### Excerpted records
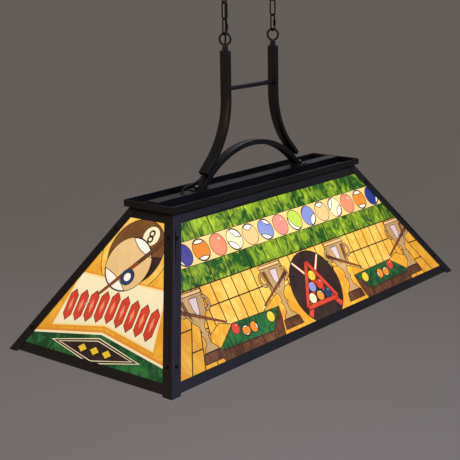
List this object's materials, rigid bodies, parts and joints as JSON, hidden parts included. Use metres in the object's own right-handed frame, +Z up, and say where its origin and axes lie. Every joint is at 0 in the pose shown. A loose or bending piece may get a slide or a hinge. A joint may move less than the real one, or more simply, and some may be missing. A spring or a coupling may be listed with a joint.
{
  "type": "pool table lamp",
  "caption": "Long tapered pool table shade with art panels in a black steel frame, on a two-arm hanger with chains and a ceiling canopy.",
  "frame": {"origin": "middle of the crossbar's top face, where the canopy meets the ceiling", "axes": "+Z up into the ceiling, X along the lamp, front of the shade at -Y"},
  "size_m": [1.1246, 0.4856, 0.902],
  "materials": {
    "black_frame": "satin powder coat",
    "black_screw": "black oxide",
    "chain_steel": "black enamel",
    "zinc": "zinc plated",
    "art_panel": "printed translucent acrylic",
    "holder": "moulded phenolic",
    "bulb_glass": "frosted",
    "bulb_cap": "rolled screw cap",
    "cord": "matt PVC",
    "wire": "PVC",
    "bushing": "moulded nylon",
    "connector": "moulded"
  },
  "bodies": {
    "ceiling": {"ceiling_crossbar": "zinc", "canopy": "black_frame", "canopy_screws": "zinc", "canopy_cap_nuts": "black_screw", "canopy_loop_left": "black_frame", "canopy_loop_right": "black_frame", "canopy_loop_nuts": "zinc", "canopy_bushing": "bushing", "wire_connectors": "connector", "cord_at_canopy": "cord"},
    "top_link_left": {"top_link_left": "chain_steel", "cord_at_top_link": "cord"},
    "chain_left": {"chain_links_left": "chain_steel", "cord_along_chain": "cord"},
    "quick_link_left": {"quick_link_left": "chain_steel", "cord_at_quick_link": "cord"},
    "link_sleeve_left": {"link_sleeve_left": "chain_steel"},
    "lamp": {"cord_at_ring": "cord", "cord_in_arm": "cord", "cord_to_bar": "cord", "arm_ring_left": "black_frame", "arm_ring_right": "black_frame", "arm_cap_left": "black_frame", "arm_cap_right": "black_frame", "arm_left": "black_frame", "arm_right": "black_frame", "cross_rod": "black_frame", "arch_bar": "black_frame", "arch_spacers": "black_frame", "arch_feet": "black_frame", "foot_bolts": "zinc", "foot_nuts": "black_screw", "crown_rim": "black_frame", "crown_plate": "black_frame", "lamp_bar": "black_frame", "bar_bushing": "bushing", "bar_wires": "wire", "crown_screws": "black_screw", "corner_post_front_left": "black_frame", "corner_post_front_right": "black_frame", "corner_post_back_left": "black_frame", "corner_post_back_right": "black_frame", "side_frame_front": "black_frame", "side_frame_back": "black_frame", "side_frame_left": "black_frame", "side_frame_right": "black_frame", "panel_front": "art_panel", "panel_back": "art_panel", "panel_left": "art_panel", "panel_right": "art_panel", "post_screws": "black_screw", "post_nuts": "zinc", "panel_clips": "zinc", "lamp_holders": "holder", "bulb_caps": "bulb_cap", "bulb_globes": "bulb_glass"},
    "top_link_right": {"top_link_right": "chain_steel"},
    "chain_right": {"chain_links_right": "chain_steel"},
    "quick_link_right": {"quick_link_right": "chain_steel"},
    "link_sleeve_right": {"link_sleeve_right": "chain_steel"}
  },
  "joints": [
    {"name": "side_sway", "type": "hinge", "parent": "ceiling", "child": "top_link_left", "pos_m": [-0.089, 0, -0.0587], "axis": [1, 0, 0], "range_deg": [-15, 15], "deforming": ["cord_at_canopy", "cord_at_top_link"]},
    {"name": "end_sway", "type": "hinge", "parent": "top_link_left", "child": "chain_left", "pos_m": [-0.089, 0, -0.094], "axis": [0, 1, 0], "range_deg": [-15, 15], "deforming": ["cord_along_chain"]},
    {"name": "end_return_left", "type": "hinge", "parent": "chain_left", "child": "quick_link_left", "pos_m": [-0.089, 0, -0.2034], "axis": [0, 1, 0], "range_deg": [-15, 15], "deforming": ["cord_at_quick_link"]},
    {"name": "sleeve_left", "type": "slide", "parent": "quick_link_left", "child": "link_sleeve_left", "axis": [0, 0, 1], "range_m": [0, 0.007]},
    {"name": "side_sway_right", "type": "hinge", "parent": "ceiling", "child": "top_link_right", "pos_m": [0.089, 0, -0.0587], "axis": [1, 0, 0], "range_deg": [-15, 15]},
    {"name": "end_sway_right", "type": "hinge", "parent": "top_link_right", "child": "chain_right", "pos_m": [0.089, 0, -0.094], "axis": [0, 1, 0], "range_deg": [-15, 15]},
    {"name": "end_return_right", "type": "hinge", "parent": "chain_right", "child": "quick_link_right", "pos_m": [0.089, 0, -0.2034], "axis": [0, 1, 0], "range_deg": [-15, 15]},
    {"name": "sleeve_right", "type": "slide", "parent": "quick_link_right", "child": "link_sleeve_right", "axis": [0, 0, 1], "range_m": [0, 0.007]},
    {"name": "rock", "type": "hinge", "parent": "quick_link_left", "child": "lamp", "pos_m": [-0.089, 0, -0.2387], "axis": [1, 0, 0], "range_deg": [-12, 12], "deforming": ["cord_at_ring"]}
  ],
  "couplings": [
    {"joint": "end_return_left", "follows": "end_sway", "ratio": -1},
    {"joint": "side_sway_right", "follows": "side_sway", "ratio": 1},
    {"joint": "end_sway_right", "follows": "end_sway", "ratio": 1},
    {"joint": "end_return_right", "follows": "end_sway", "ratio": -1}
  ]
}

==

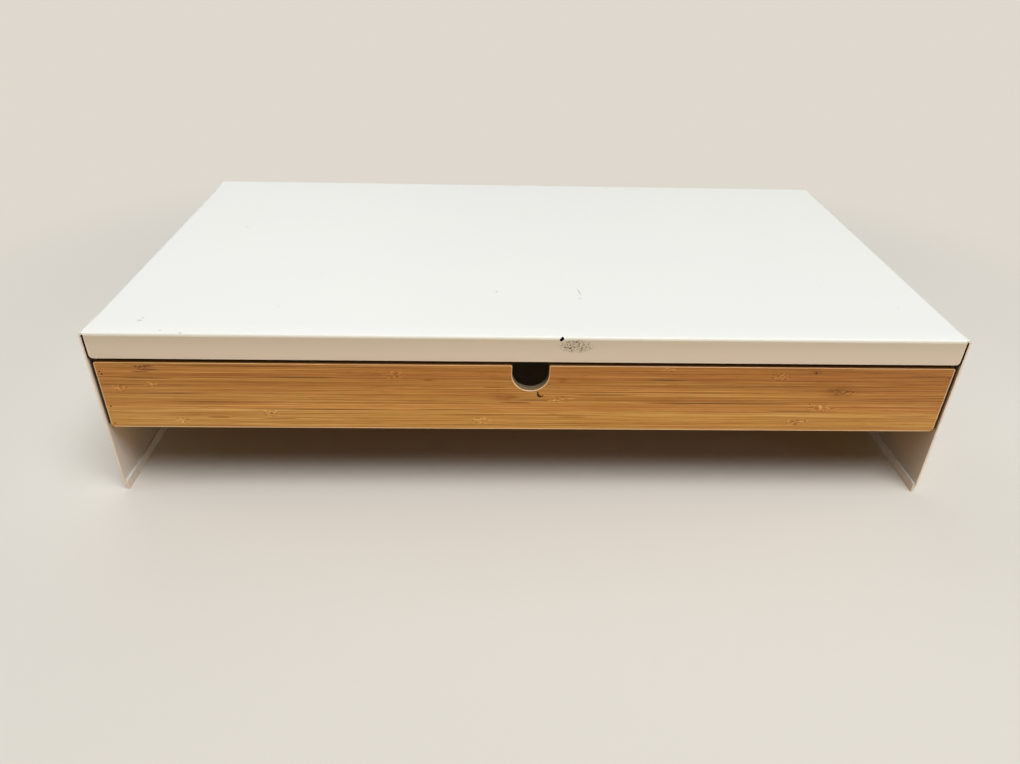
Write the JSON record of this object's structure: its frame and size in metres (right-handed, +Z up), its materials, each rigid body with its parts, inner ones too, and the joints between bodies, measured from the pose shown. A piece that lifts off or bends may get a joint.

### Aim
Copy each line that holds the word "axes".

### Solution for this exercise
List this object's materials, rigid bodies, parts and joints as JSON, hidden parts included. Use metres in the object's own right-handed frame, +Z up, and say where its origin and axes lie. Every joint is at 0 in the pose shown. A loose or bending piece may get a slide or a hinge. A joint may move less than the real one, or more simply, and some may be missing. A spring or a coupling may be listed with a joint.
  "frame": {"origin": "middle of the crossbar's top face, where the canopy meets the ceiling", "axes": "+Z up into the ceiling, X along the lamp, front of the shade at -Y"},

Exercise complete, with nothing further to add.